## THE TASK
Repeat exactly the lines from the one containing "ARM_ANGLE, arm_flat, False)" through the one containing "points = [vertex.co", both lines included, please, without any other lines.

## DATASET RECORDS
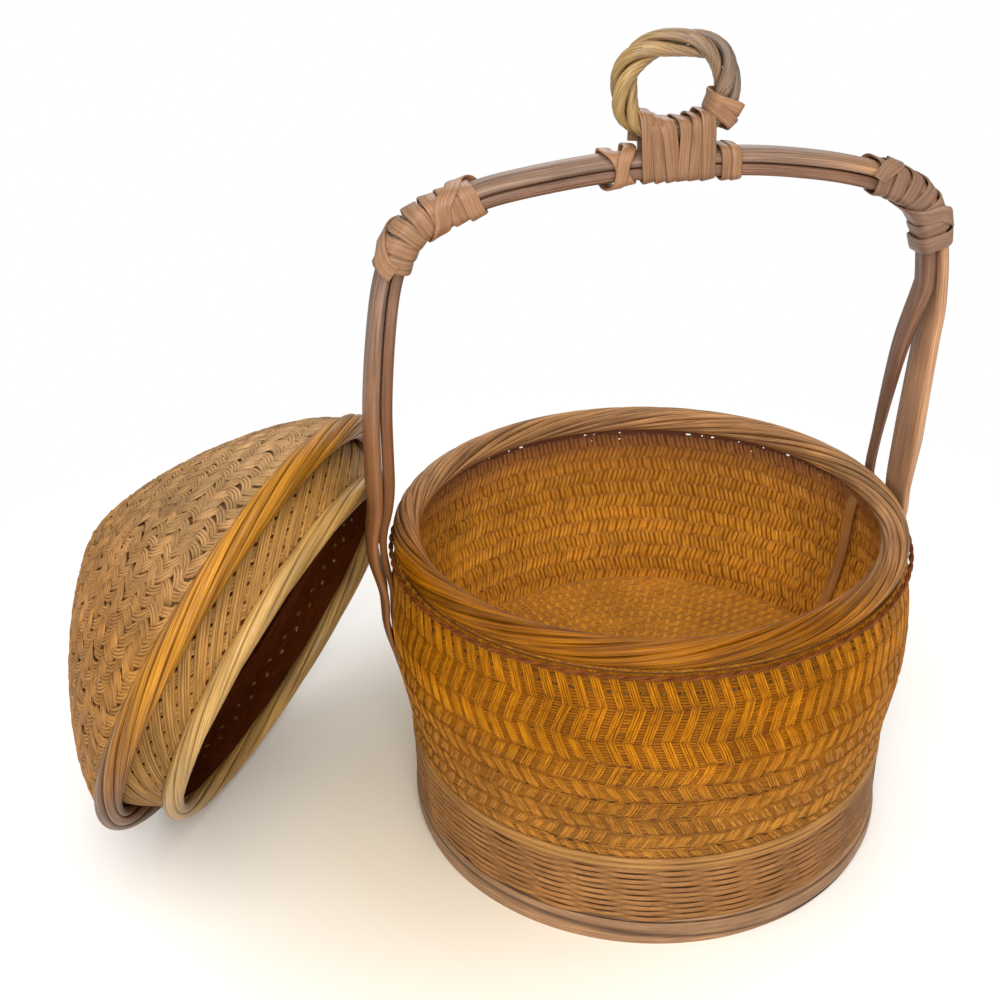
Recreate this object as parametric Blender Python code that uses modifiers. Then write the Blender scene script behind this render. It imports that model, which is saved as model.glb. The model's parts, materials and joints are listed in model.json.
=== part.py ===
"""Round wicker basket with a split-cane handle, a hanging ring and a loose domed lid.

The basket stands upright. Its handle lies in the XZ plane. The lid has been taken off and leans
against the basket's -X side, with its mouth towards the basket and its rim on the ground.
Lengths are in metres and +Z is up. Run it in Blender with --python or from the text editor.
"""

import math

import bmesh
import bpy
import numpy as np
from mathutils import Matrix, Vector
from mathutils.bvhtree import BVHTree

# Seats and clearances
SEAT_GAP = 0.0003
POCKET_CLEARANCE = 0.0004
CUT_OVERRUN = 0.004
RING_SEGMENTS = 32
FACET_SHARE = math.cos(math.pi / RING_SEGMENTS)

# Wall and base
WAIST_RADIUS = 0.0978
BELLY_RADIUS = 0.103
SHOULDER_RADIUS = 0.0993
BELLY_HEIGHT = 0.090
WALL_THICKNESS = 0.0024
WALL_LOWER_STEPS = 3
WALL_UPPER_STEPS = 3
WALL_ROW_SHARES = [0.056, 0.146, 0.241, 0.341, 0.446, 0.555, 0.683, 0.836]
ROW_GROOVE_DEPTH = 0.0007
ROW_GROOVE_WIDTH = 0.0018
BASE_THICKNESS = 0.0025

# Foot
FOOT_RADIUS = 0.098
FOOT_HEIGHT = 0.041
FOOT_ROD_DIAMETER = 0.0030
FOOT_ROD_COUNT = 2
RANDING_THICKNESS = 0.0037
RANDING_ROWS = 9
RANDING_GROOVE_DEPTH = 0.0007
STAKE_DIAMETER = 0.0022
STAKE_COUNT = 16
STAKE_SIDES = 6
STAKE_INSET = 0.0004
BORDER_HEIGHT = 0.0107
BORDER_THICKNESS = 0.0054
BORDER_LOBE_DEPTH = 0.0006
BORDER_STRANDS = 4
BORDER_TWISTS = 2
BORDER_SIDES = 16
BORDER_SQUARENESS = 3.2

# Rim
RIM_OUTER_RADIUS = 0.100
RIM_TOP_HEIGHT = 0.134
RIM_CORE_DIAMETER = 0.0040
RIM_ROD_DIAMETER = 0.0031
RIM_ROD_LAPS = 6
RIM_ROD_TWISTS = 3
CORE_SIDES = 5
CORD_DIAMETER = 0.0022
CORD_SIDES = 5
CORD_SINK_SHARE = 0.3
CORD_SHOULDER_STEP = 0.0003

# Handle
HANDLE_HALF_SPAN = 0.104
HANDLE_APEX_HEIGHT = 0.2674
LEG_WIDTH = 0.0185
ARCH_WIDTH = 0.0125
TAIL_TIP_WIDTH = 0.004
OUTER_LEG_THICKNESS = 0.0064
OUTER_RIM_THICKNESS = 0.0046
THINNED_HEIGHT = 0.155
OUTER_ARCH_THICKNESS = 0.0045
OUTER_TIP_THICKNESS = 0.0010
INNER_WIDTH = 0.0125
INNER_THICKNESS = 0.0044
SPLINT_GROOVE = 0.0006
INNER_TIP_THICKNESS = 0.0010
INNER_STRIP_WIDTH = 0.0052
INNER_STRIP_THICKNESS = 0.0018
OUTER_TAIL_END_HEIGHT = 0.061
INNER_TAIL_END_HEIGHT = 0.092
STRIP_LASHING_STEP = 0.0092
STRIP_END_HEIGHT = 0.050
STRIP_PIERCE_HEIGHT = 0.1165
STRIP_RIM_AZIMUTH = math.radians(12.0)
STRIP_END_AZIMUTH = math.radians(19.5)
TAIL_SEAT_DEPTH = 0.0011
BRACE_BOW = 0.0030
BRACE_BOW_HEIGHT = 0.186
LEG_STATION_STEP = 0.0095
FINE_STEPS = 6
LEFT_LEG_SHARES = [(-0.985, 0.560), (-0.968, 0.705), (-0.922, 0.842), (-0.868, 0.908), (-0.790, 0.946)]
ARCH_SHARES = [(-0.640, 0.969), (-0.489, 0.984), (-0.181, 0.999), (0.077, 1.000), (0.314, 0.997)]
RIGHT_LEG_SHARES = [
    (0.507, 0.988), (0.687, 0.974), (0.860, 0.952), (0.952, 0.925), (1.008, 0.873),
    (1.028, 0.786), (1.017, 0.722), (1.003, 0.640), (0.991, 0.567),
]

# Flat cane windings
CANE_WIDTH = 0.0040
CANE_THICKNESS = 0.0009
CANE_LEAST_GAP = 0.0004
CANE_POINTS_PER_TURN = 16
CANE_STANDOFF = 0.0010
BEND_ALLOWANCE = 0.0004
CANE_LAYER_STEP = 0.0015
OUTLINE_SQUARENESS = 3.6
CORNER_TURN_PITCH = 0.0058
CORNER_TURNS = 7
CORNER_RETURN_TURNS = 1.5
LAYER_RISE_TURNS = 0.5
LEFT_LASHING_SHARES = (-0.770, 0.946)
RIGHT_LASHING_SHARES = (0.935, 0.918)
RING_TURN_PITCH = 0.0052
RING_TURNS = 4
RING_LASHING_STANDOFF = 0.0018
RING_LASHING_WIDTH = 0.0036
RING_LASHING_REACH = math.radians(43.0)
RING_LASHING_SQUARENESS = 4.5
TIE_TURNS = 2
TIE_WIDTH = 0.0032
TIE_PITCH = 0.0056
TIE_GAP = 0.0010

# Hanging ring
RING_OUTER_WIDTH = 0.0458
RING_OUTER_HEIGHT = 0.0395
RING_TUBE_RADIUS = 0.0050
RING_STRAND_RADIUS = 0.00210
RING_LAPS = 3
RING_LAY_TURNS = 7
RING_POINTS_PER_LAP = 24
RING_CENTRE_SHIFT = 0.0071
RING_SQUARENESS = 2.4
RING_TIE_ANGLE = math.radians(-28.0)

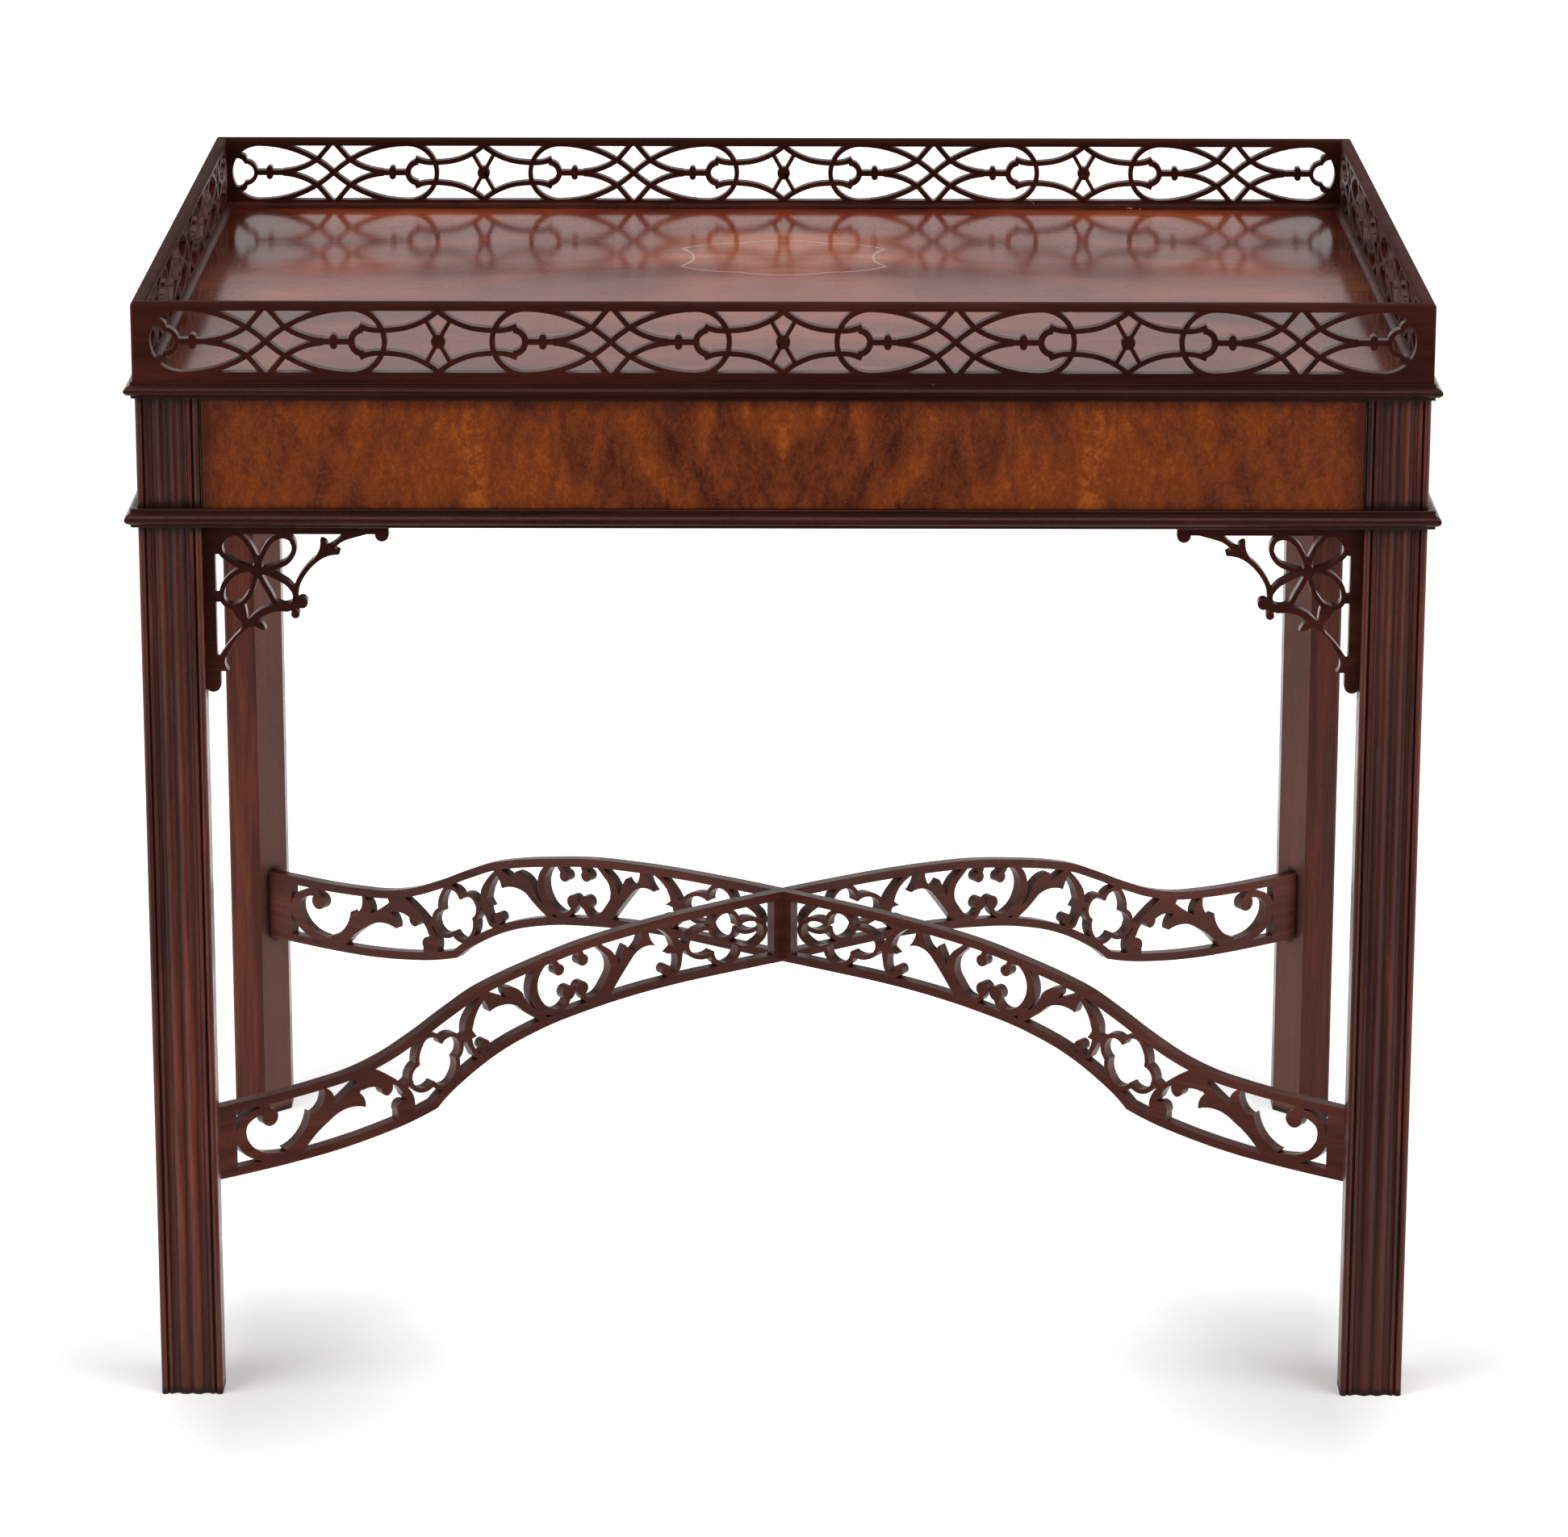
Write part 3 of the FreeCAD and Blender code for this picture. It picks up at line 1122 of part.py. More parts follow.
arm_flat = stretcher_arm_face()
for index, corner in enumerate(CORNERS):
    make_leg(index, corner)
    make_corner_block(index, corner)
bracket_flat = bracket_face()
panels = {name: gallery_panel(size(name), lattices) for name, lattices in LATTICES.items()}
for side, (degrees, length_name, half, distance) in SIDES.items():
    make_rail(side, degrees, length_name, distance)
    make_frieze_veneer(side, degrees, length_name, distance)
    make_mouldings(side, degrees, length_name, half, distance)
    make_cove(side, degrees, length_name, half, distance)
    feature(f"gallery_{side}", panels[length_name].copy(),
            turned(0.0, -distance - size("gallery_overhang"), BASE_Z, degrees))
    for hand in (-1, 1):
        make_bracket(side, hand, degrees, half, distance, bracket_flat)
make_top()
make_screws()
make_stretcher("stretcher_rising_right", ARM_ANGLE, arm_flat, False)
make_stretcher("stretcher_falling_right", -ARM_ANGLE, arm_flat, True)
check_and_export()
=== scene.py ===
import math

import bpy
from mathutils import Euler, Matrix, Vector


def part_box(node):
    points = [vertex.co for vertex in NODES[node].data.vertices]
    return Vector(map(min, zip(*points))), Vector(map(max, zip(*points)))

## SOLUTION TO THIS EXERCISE
make_stretcher("stretcher_rising_right", ARM_ANGLE, arm_flat, False)
make_stretcher("stretcher_falling_right", -ARM_ANGLE, arm_flat, True)
check_and_export()
=== scene.py ===
import math

import bpy
from mathutils import Euler, Matrix, Vector


def part_box(node):
    points = [vertex.co for vertex in NODES[node].data.vertices]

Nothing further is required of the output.